Valoyes acrescenta que seu trabalho não é apenas vender viagens turísticas, mas também envolve o cuidado de manguezais, florestas e da área costeira: “Nosso papel é educar as pessoas sobre a conservação da biodiversidade”.

Eco empreendedores

Para apoiar os empresários de Chocó, a Corporação Nacional de Desenvolvimento (Codechocó) criou a Loja de Negócios Verdes, que oferece produtos locais em Quibdó.

Loja de Negócios Verdes em Chocó
A Loja de Negócios Verdes foi criada para reunir os produtos das principais empresas sustentáveis de Chocó. Há atualmente 163 empresas do tipo nesse departamento (Imagem: Codechocó)

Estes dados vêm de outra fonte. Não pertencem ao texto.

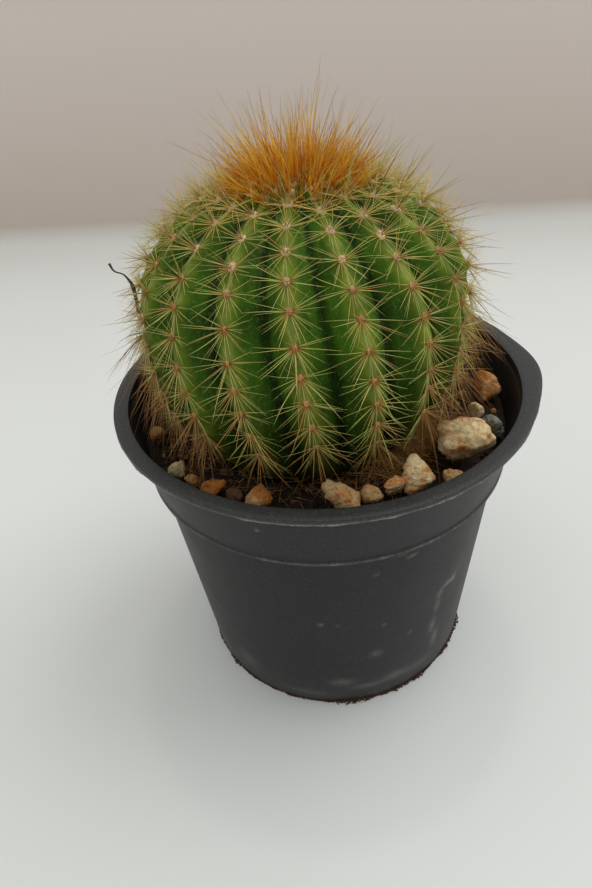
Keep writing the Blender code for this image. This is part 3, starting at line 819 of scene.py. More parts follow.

“Os empreendedores não tinham um espaço para vender seus produtos”, explica Heidi Rosero, coordenadora da loja. “Este local foi criado para aumentar a conscientização do consumidor. Temos que criar um modelo de consumo sustentável”.

Rosero explica que a Codechocó orienta os empreendedores a desenvolverem produtos que sejam lucrativos e tenham impacto ambiental positivo.

No início de fevereiro, o embaixador da União Europeia na Colômbia, Gilles Bertrand, fez uma visita oficial a Quibdó. Ele conheceu a loja e reafirmou sua intenção de fortalecer a cooperação internacional para o desenvolvimento socioeconômico da população de Chocó.

Os chocoanos, porém, permanecem céticos em relação às promessas do novo governo Petro e dos representantes europeus. Eles querem ações concretas.

“Ser empreendedor requer muito investimento”, diz Mejia. “Não precisamos de assistencialismo, precisamos que o governo nos ajude, de uma vez por todas, a promover e fortalecer nossos negócios”.

Ela sonha em um dia poder exportar seus produtos. Mas, enquanto isso, quer viver em paz e trabalhar com segurança.

 

*Nome alterado para proteger a identidade da fonte.